Według żydowskiego, homoseksualnego i ateistycznego „filozofa” Yuvala Noaha Harariego ludzie są „zwierzętami, które można zhakować”. Takie „hakowanie” to może być znakomite narzędzie dla „demokracji walczącej” – świetny sposób utrzymania niepodzielnej kontroli nad społecznością, która w przeciwnym wypadku mogłaby zechcieć obalić swoich „liberalnych panów”. Pana przecież musi mieć – jak każde stado bydląt.
W rosnącej liczbie państw na świecie dzięki procedurze in vitro trwa prawdziwa hodowla ludzi. Pary – hetero- bądź homoseksualne – zamawiają sobie dzieci; te niespełniające standardów są zabijanie, a spełniające – rodzą się i zostają sprzedane jak towar. Rozwój technologii pozwala coraz lepiej projektować ludzi przeznaczonych na handel.

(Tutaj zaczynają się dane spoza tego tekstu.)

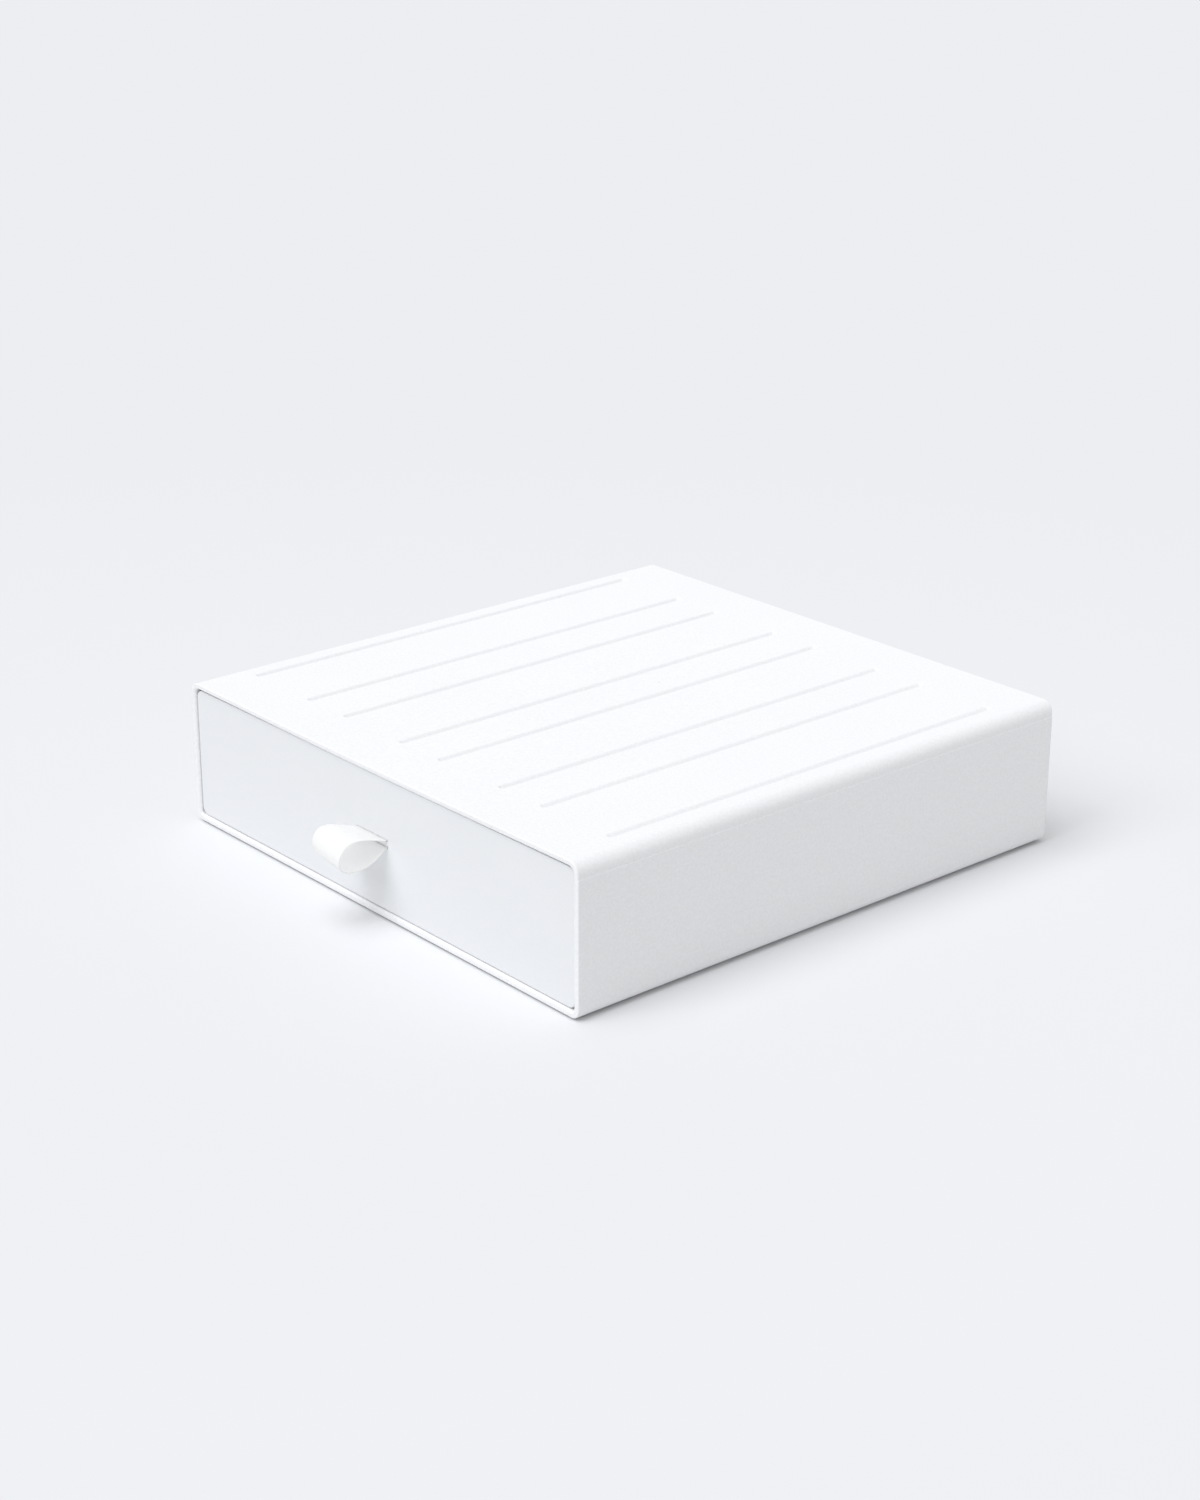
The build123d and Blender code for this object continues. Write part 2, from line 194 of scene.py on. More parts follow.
@dataclass(frozen=True)
class MouldedPlastic:
    """Satin moulded plastic with the fine grain of an etched mould.

    A pitch is the size of a pattern's features and a depth the height of its relief.
    Speckle and cloudiness are the shares by which grain and flow change the colour. A groove
    is painted darker by a share of its depth, as painted shade, and the round mark of the
    mould's gate is darker by its grey.
    """

    name: str
    colour: Colour
    roughness: float = 0.5
    roughness_drift: float = 0.04
    grain_pitch: float = 0.0007
    grain_depth: float = 0.00005
    grain_detail: float = 2.0
    flow_pitch: float = 0.045
    flow_depth: float = 0.00012
    flow_detail: float = 1.0
    speckle: float = 0.014
    cloudiness: float = 0.008
    groove_painted_shade: float = 0.09
    gate_place: Place = (0.0019, 0.0331, 0.065)
    gate_radius: float = 0.0009
    gate_grey: float = 0.0
    index: float = 1.46

    def material(self) -> bpy.types.Material:
        """Build the material: even colour with faint clouds, fine grain, slow waviness, painted
        groove shade.

        Returns:
            The material.
        """
        made = bpy.data.materials.new(self.name)
        made.use_nodes = True
        wiring = Wiring(made.node_tree)
        where = wiring.node("ShaderNodeTexCoord").outputs["Object"]
        grain = wiring.noise(where, self.grain_pitch, self.grain_detail)
        flow = wiring.noise(where, self.flow_pitch, self.flow_detail)
        # Painted shade: the colour darkens with each point's groove depth. The gate mark is darker
        # too.
        groove = wiring.node("ShaderNodeAttribute", attribute_name=CaseShell.GROOVE_SHARE)
        groove_shade_and_gate_mark = wiring.maths("MULTIPLY_ADD", groove.outputs["Fac"], -self.groove_painted_shade, 1.0)
        gate = wiring.maths("LESS_THAN", wiring.distance(where, self.gate_place), self.gate_radius)
        groove_shade_and_gate_mark = wiring.maths("MULTIPLY_ADD", gate, -self.gate_grey, groove_shade_and_gate_mark)
        clouds = wiring.spread(flow, 1 - self.cloudiness / 2, 1 + self.cloudiness / 2)
        specks = wiring.spread(grain, 1 - self.speckle / 2, 1 + self.speckle / 2)
        factor = wiring.maths("MULTIPLY", wiring.maths("MULTIPLY", clouds, specks), groove_shade_and_gate_mark)
        fine = wiring.node("ShaderNodeBump", {"Height": grain, "Distance": self.grain_depth})
        wave = wiring.node(
            "ShaderNodeBump",
            {"Height": flow, "Distance": self.flow_depth, "Normal": fine.outputs[0]},
        )
        drift = self.roughness_drift
        shader = wiring.node(
            "ShaderNodeBsdfPrincipled",
            {
                "Base Color": wiring.tint(self.colour, factor),
                "Roughness": wiring.spread(flow, self.roughness - drift, self.roughness + drift),
                "IOR": self.index,
                "Normal": wave.outputs[0],
            },
        )
        wiring.node("ShaderNodeOutputMaterial", {"Surface": shader.outputs[0]})
        return made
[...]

Dlaczego nie, skoro ludzie to zwykła biomasa?
XXI wiek będzie czasem niesamowitej bitwy cywilizacyjnej. Stawką jest rozumienie samego człowieczeństwa. To kolejny etap rewolucji, która niszczy ludzkość od kilku wieków. Kościół katolicki musi wziąć w tej walce udział w pierwszych liniach. Wiele wskazuje na to, że papież Leon XIV jest świadom zadania, które czeka katolików.
W przemówieniu do kardynałów z 10 maja wyznał, że przybrał imię Leona, bo chce skonfrontować się z rewolucją cyfrową oraz AI, tak jak jego poprzednik w latach 1878 – 1903 konfrontował się z rewolucją przemysłową. Sam błyskawicznie padł ofiarą sztucznej inteligencji: w sieci zaroiło się od filmików, które przedstawiły fake’owe wystąpienia Leona, tak wiarygodnie, że uwierzyły w nie miliony internautów. Takie zabawy to jednak nic w obliczu zagrożenia, które stoi przed ludzkością, to znaczy utraty rozumienia, czym jest człowiek i co różni go od cyfrowego awatara.
Ciekawa perspektywa maluje się w związku z najnowszą decyzją Leona. 27 maja Stolica Apostolska podała, że nowym szefem Papieskiej Akademii Życia został ks. Renzo Pegoraro, związany z tą ważną watykańską jednostką od lat, a ostatnio zainteresowany właśnie rewolucją cyfrową i problemem AI. Papież Leon sugeruje w ten sposób, że chce przekierować uwagę tej instytucji na priorytet swojego pontyfikatu, tak, jak przedstawił go w cytowanym wystąpieniu do kardynałów. Byłaby to kontynuacja wysiłków już wcześniej podejmowanych zarówno przez Akademię jak i inne jednostki watykańskie, tyle, że przyćmionych wielkimi skandalami doktrynalnymi pontyfikatu Franciszka.
Oby Leonowi XIV udało się doprowadzić do skutku dzieło twórczej konfrontacji z AI. Stawka, powtórzę, jest naprawdę wysoka. Od tego, jak będziemy postrzegać człowieka, zależą przecież granice, które wyznaczymy ludzkości. Dziś tych granic jest już niewiele, bo ludzie pokroju Trzaskowskiego godzą się nawet na zabijanie niewinnych nienarodzonych. Jeżeli jednak powszechnością stanie się myślenie o człowieku jako „programie rozruchowym” dla AI, może być tylko gorzej.